* SET TASK
In the records below, begin at the line containing "before = set(bpy.data.objects)" and end at the line containing "FRONT, SIDE, BACK = 112, 34, 84"; quote every line in that span exactly, including both boundary lines, and no others.

Raw records:

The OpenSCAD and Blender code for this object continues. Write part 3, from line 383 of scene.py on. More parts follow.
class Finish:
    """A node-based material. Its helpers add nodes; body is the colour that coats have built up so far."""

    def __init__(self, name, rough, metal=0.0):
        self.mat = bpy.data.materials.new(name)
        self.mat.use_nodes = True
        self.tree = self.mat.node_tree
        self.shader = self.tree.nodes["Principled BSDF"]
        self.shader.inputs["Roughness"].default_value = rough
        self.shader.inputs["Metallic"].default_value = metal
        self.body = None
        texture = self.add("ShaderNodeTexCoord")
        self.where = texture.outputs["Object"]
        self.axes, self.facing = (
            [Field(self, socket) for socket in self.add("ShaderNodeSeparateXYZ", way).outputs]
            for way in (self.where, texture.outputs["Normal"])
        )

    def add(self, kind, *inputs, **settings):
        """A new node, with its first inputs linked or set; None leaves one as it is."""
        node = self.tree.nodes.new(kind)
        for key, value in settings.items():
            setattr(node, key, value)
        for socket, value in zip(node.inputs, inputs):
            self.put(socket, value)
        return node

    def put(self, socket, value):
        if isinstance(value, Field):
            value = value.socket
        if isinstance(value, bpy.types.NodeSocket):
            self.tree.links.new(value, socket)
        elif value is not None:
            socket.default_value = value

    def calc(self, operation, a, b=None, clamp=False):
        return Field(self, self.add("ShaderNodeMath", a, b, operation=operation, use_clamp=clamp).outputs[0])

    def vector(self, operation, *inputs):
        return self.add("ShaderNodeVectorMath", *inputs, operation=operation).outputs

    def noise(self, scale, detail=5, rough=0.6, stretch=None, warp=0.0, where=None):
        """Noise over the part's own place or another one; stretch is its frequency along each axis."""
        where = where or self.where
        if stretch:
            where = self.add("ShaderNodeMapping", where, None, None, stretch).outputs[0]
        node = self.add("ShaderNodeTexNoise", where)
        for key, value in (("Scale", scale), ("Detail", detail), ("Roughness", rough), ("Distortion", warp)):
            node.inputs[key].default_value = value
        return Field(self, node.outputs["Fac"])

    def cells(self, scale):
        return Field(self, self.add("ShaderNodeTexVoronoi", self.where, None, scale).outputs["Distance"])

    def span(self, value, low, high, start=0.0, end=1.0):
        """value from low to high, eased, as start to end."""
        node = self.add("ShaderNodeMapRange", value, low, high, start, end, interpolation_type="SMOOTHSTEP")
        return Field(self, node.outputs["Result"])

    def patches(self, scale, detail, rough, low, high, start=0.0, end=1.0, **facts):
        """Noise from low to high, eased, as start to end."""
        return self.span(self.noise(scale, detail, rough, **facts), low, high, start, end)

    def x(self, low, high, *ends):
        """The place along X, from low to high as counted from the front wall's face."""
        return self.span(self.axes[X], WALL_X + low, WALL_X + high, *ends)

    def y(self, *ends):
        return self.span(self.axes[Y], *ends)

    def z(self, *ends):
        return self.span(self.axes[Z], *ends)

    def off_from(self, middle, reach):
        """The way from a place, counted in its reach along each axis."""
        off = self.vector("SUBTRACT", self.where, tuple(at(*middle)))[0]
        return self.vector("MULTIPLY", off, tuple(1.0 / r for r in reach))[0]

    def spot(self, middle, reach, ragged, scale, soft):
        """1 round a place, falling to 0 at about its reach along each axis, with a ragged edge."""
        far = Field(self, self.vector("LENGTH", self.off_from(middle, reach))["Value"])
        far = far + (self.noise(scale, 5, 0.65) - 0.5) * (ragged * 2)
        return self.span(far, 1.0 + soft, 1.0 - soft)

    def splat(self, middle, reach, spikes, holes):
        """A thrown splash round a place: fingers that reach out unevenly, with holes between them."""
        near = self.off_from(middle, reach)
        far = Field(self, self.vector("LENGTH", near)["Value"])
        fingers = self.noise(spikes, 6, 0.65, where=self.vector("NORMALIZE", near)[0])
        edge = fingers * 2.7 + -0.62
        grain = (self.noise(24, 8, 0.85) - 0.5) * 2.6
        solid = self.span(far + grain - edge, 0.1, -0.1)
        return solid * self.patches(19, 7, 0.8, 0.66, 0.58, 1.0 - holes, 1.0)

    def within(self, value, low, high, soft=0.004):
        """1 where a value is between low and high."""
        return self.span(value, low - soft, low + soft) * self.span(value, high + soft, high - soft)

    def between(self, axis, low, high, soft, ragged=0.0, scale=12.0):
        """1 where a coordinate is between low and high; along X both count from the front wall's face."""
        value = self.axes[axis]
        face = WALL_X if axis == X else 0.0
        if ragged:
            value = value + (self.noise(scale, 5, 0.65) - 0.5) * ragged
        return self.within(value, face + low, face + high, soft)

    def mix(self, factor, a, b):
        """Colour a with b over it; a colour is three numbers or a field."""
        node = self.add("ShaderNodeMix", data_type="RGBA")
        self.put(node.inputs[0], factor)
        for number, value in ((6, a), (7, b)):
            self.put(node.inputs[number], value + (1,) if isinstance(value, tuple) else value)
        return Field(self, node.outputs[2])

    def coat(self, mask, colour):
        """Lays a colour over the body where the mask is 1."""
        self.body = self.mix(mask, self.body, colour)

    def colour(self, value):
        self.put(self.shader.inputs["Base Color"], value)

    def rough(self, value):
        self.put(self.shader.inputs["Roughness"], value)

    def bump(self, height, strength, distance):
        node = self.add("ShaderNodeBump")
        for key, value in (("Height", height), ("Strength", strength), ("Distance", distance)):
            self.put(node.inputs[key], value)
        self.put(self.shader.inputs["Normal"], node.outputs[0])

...

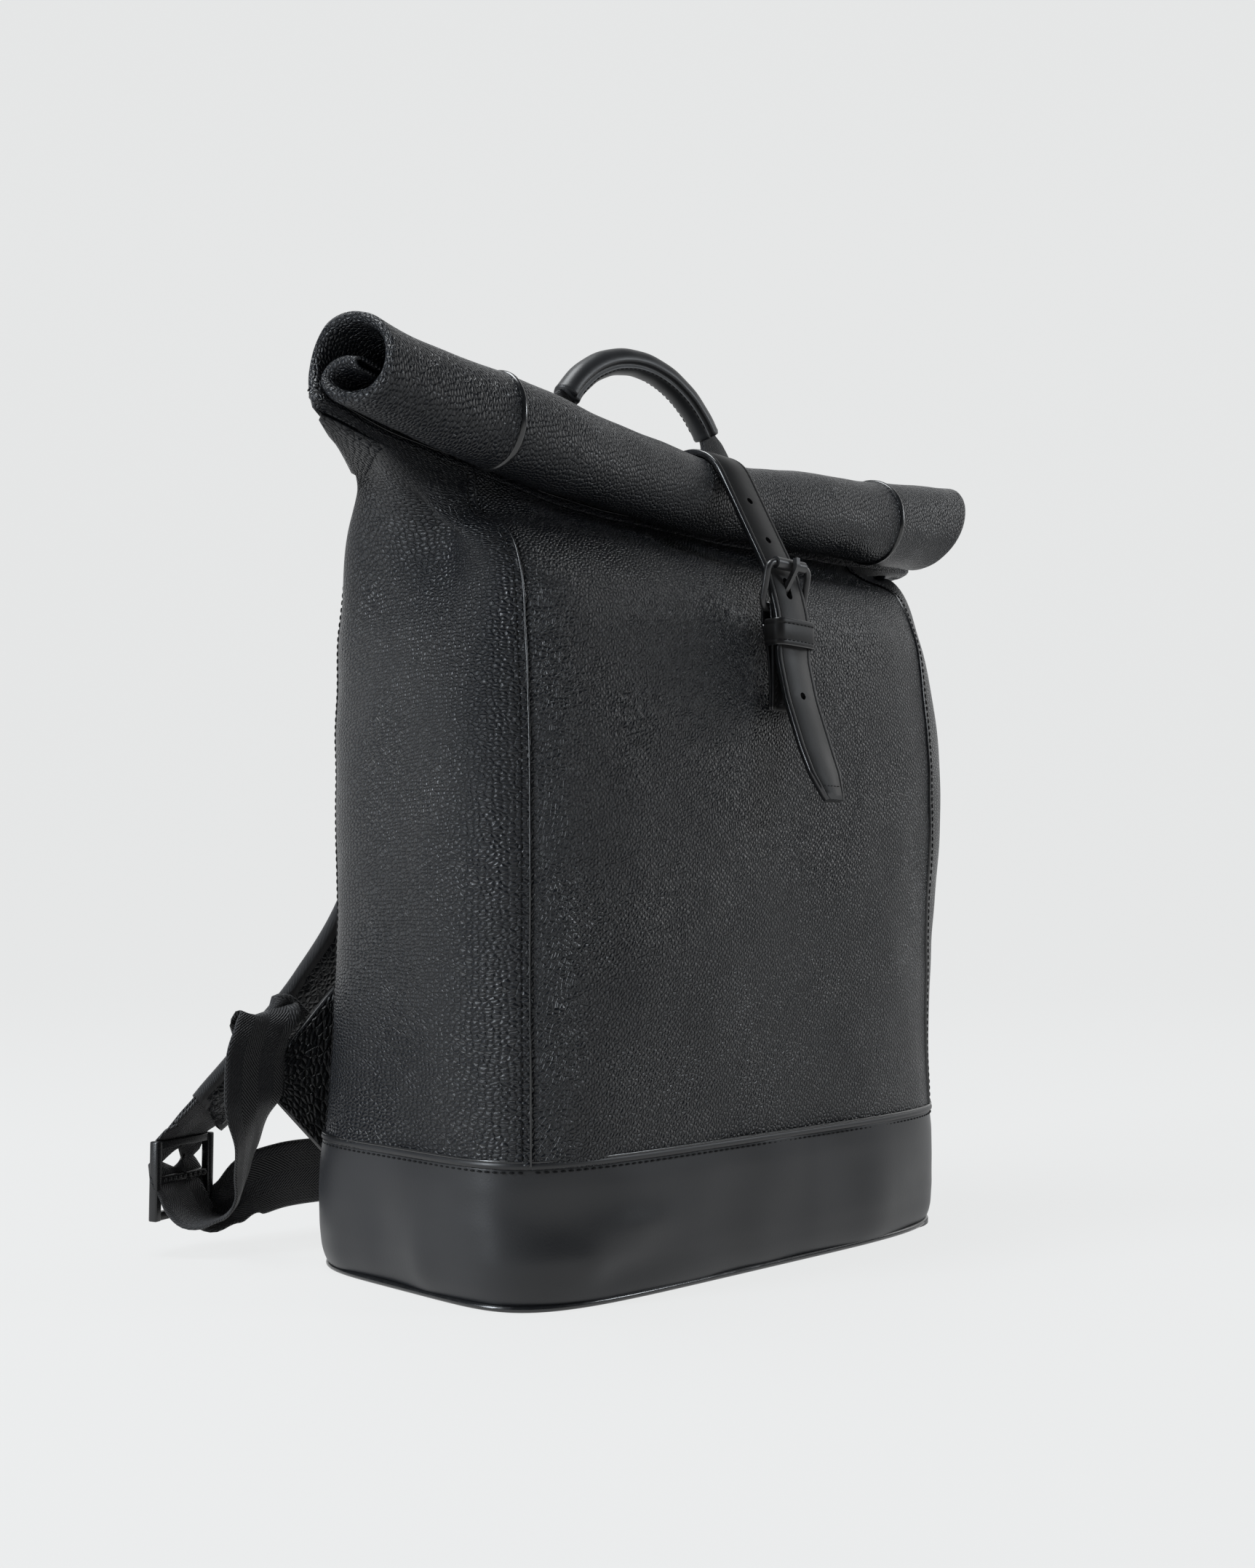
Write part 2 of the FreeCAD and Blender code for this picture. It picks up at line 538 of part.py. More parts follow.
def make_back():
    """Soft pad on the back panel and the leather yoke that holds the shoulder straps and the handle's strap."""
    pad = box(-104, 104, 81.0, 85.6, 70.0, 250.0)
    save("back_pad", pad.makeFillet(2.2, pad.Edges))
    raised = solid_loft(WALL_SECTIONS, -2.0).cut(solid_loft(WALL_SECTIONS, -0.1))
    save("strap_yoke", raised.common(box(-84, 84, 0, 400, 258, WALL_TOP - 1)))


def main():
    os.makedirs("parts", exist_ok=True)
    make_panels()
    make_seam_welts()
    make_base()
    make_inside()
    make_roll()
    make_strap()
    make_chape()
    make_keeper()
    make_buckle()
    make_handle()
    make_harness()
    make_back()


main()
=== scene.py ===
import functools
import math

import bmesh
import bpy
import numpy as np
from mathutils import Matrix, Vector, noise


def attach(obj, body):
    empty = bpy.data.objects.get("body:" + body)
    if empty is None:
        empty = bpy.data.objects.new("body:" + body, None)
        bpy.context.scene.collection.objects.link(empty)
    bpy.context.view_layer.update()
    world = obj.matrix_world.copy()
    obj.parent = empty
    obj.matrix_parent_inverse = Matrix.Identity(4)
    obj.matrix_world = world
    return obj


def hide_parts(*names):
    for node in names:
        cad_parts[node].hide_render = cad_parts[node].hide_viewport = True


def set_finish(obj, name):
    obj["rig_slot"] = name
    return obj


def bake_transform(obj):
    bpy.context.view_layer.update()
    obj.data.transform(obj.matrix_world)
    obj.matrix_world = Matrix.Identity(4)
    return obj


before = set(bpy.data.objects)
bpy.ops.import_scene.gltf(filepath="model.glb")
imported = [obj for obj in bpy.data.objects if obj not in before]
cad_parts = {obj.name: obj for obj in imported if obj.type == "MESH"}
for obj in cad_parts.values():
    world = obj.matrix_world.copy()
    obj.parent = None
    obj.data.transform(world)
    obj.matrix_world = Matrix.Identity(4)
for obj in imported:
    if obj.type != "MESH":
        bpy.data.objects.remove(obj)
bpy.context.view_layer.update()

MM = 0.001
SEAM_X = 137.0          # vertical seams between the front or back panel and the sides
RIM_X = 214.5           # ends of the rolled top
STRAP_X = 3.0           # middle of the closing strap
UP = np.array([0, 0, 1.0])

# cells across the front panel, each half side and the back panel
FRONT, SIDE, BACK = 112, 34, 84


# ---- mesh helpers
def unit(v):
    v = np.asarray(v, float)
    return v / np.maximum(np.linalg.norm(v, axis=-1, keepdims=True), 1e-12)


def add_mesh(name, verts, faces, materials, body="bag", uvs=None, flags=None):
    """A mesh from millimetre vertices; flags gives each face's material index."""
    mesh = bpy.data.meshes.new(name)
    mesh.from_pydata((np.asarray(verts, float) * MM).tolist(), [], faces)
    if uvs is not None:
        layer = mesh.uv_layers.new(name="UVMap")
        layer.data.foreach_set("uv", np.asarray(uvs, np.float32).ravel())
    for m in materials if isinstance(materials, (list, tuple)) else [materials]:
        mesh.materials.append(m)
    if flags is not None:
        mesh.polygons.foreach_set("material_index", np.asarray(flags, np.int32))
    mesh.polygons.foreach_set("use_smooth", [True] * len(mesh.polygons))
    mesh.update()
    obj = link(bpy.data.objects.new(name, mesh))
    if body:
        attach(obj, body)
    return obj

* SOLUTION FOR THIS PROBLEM
before = set(bpy.data.objects)
bpy.ops.import_scene.gltf(filepath="model.glb")
imported = [obj for obj in bpy.data.objects if obj not in before]
cad_parts = {obj.name: obj for obj in imported if obj.type == "MESH"}
for obj in cad_parts.values():
    world = obj.matrix_world.copy()
    obj.parent = None
    obj.data.transform(world)
    obj.matrix_world = Matrix.Identity(4)
for obj in imported:
    if obj.type != "MESH":
        bpy.data.objects.remove(obj)
bpy.context.view_layer.update()

MM = 0.001
SEAM_X = 137.0          # vertical seams between the front or back panel and the sides
RIM_X = 214.5           # ends of the rolled top
STRAP_X = 3.0           # middle of the closing strap
UP = np.array([0, 0, 1.0])

# cells across the front panel, each half side and the back panel
FRONT, SIDE, BACK = 112, 34, 84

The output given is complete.